*EXERCISE REQUIREMENTS*:
Pick out every line that holds the string "members" and copy it.

*SUPPLIED DATA*:

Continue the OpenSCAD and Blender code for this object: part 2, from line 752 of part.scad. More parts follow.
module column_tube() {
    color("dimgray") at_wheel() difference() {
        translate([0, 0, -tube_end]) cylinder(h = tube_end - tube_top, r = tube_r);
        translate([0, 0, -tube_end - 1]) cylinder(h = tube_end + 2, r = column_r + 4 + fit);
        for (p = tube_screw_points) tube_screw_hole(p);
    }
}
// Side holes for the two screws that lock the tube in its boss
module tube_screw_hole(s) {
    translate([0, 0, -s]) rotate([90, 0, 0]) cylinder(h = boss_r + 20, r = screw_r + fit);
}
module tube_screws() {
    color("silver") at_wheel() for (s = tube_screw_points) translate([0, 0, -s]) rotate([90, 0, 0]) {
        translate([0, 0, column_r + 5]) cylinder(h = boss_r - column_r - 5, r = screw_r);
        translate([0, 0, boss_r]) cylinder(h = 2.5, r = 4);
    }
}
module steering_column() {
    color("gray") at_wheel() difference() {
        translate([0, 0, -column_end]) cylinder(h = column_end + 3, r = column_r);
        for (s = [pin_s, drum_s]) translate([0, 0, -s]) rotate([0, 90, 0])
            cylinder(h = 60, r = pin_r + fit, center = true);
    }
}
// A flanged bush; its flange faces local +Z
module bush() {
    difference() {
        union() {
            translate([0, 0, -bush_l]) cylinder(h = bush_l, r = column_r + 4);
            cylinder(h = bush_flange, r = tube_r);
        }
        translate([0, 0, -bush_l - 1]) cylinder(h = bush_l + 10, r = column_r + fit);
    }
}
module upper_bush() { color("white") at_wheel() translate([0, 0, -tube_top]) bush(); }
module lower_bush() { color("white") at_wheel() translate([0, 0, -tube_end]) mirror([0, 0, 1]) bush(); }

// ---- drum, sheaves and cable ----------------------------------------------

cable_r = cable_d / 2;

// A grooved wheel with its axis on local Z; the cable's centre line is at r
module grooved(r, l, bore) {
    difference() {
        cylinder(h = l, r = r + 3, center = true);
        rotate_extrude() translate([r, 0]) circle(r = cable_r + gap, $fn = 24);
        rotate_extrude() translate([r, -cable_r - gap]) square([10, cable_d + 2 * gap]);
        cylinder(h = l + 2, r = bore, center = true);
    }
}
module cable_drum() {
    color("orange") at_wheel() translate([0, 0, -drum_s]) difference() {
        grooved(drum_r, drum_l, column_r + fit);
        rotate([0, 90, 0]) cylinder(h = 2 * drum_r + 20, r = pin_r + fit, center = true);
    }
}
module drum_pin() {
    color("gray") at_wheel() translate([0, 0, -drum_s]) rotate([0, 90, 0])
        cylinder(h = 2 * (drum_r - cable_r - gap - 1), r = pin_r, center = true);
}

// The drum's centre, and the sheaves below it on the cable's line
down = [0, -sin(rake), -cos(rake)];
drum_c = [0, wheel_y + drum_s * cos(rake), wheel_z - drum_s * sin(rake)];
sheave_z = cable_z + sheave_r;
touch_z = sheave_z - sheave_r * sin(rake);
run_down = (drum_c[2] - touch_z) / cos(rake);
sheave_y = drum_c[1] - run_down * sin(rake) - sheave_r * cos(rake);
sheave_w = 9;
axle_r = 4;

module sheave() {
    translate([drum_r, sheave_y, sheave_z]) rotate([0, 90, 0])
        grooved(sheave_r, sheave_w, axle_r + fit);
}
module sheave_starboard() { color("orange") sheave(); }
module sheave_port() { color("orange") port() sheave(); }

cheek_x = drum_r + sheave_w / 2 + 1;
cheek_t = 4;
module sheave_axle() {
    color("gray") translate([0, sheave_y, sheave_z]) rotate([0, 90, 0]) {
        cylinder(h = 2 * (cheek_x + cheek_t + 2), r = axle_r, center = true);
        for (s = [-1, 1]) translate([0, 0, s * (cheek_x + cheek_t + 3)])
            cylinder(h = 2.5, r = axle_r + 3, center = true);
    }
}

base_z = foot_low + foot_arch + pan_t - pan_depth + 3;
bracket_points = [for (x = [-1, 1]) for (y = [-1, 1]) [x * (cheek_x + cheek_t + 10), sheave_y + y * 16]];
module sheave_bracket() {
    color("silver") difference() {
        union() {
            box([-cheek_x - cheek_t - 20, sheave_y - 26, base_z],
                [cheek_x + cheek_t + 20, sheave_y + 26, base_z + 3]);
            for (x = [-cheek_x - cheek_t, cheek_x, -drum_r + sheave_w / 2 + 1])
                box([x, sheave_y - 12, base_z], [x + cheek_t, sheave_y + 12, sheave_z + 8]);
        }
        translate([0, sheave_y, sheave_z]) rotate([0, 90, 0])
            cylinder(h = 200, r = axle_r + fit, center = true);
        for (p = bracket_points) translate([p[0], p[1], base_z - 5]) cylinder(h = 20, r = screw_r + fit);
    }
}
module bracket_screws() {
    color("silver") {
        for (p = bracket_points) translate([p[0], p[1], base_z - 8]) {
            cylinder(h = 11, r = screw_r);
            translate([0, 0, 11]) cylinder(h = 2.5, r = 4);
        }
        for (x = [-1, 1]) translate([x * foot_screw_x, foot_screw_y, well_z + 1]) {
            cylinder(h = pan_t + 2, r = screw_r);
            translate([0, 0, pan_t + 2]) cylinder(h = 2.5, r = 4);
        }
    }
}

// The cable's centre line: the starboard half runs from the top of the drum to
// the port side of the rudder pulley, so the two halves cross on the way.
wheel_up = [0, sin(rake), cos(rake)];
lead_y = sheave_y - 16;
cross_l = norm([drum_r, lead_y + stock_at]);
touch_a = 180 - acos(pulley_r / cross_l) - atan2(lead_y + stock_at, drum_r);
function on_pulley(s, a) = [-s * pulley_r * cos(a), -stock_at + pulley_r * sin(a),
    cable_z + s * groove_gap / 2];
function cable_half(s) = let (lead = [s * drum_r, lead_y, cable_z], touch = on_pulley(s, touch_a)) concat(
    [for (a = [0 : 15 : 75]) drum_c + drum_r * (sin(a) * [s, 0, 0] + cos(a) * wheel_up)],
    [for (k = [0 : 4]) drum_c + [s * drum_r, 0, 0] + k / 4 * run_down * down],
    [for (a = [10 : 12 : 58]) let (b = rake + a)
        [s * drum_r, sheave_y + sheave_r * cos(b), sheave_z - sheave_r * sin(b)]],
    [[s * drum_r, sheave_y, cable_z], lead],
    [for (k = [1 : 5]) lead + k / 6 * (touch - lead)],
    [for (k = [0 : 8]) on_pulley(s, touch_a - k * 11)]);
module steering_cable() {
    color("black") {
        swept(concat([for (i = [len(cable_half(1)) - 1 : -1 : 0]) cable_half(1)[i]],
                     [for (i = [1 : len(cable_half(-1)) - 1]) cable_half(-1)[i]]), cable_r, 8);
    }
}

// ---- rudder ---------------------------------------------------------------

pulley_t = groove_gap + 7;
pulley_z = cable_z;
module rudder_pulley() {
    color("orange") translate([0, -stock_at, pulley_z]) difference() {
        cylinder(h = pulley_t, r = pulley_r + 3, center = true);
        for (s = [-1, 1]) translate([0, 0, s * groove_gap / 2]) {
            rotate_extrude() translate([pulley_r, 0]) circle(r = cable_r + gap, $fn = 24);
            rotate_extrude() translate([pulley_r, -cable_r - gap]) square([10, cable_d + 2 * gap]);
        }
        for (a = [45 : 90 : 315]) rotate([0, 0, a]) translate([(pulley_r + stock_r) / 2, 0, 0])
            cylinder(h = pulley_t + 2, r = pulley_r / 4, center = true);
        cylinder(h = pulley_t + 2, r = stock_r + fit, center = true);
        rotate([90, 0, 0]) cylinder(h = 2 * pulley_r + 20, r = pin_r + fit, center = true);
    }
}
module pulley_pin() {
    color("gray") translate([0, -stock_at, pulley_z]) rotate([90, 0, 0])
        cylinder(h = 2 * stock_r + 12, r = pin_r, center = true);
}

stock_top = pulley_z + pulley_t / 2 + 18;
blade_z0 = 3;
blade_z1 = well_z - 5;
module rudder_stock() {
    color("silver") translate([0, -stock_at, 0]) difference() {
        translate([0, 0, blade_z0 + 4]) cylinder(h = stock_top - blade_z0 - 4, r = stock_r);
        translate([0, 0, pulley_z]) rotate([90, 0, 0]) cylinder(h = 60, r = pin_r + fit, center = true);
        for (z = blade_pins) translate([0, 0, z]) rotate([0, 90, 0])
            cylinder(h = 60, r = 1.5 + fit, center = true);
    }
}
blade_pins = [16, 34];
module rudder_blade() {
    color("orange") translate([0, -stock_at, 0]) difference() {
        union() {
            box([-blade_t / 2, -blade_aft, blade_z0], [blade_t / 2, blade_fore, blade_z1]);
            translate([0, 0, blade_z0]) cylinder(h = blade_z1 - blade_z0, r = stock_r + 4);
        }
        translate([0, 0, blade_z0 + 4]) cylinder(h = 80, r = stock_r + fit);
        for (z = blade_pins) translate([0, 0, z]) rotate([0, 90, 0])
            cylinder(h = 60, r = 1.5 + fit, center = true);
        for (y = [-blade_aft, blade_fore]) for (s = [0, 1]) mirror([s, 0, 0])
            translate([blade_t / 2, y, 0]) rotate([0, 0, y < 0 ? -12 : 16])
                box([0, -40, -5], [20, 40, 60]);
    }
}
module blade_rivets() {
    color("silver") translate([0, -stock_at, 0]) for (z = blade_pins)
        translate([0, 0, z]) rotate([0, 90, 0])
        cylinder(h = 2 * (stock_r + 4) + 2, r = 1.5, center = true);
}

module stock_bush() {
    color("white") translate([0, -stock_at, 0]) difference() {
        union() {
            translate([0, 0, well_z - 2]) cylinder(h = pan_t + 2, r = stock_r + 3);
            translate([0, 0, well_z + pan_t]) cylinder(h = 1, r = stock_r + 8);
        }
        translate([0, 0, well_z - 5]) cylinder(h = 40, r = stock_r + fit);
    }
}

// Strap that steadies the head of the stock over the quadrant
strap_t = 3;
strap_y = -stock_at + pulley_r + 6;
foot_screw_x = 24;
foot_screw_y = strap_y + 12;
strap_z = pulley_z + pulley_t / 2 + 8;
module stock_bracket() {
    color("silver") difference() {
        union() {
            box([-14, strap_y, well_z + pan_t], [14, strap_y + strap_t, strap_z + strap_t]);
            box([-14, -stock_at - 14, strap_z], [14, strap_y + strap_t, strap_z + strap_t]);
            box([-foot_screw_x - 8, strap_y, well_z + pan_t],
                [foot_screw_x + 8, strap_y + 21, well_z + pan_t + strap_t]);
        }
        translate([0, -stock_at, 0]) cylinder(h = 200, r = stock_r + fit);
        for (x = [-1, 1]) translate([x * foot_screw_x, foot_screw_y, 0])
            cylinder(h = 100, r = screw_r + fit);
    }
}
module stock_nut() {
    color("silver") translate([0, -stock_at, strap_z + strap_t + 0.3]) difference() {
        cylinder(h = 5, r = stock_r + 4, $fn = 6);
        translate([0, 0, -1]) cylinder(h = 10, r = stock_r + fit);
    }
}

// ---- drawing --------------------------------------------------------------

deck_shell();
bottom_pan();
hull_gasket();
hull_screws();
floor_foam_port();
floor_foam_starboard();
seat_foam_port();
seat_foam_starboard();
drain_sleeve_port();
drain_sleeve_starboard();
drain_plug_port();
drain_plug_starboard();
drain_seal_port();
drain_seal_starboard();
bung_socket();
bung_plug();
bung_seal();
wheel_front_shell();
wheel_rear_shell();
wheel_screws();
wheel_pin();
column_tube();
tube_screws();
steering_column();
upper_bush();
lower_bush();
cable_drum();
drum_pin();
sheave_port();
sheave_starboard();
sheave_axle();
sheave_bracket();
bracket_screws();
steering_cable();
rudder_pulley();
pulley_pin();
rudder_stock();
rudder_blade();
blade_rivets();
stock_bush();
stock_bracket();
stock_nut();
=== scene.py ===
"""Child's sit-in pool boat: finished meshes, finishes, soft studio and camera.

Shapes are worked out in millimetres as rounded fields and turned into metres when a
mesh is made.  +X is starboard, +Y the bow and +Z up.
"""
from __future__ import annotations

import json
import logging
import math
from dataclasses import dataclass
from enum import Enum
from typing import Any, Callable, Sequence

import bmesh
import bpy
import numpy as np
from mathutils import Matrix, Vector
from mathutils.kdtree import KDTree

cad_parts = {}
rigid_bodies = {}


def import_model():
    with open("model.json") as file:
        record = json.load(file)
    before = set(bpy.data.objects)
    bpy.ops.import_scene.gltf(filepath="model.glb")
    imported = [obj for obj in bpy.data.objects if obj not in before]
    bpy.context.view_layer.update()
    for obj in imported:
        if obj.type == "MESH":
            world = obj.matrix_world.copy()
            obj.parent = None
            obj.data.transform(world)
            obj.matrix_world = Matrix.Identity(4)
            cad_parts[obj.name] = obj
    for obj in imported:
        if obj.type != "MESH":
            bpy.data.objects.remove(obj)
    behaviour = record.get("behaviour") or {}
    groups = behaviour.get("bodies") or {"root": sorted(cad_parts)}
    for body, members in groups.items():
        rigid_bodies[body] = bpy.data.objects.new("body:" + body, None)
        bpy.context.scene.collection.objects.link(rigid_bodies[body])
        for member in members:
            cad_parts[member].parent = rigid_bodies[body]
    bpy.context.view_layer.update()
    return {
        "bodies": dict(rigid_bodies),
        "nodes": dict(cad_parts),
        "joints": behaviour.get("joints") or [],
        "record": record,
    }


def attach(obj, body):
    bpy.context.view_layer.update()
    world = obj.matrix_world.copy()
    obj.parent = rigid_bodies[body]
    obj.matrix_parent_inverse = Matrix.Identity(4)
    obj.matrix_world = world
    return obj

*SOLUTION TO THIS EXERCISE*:
    for body, members in groups.items():
        for member in members:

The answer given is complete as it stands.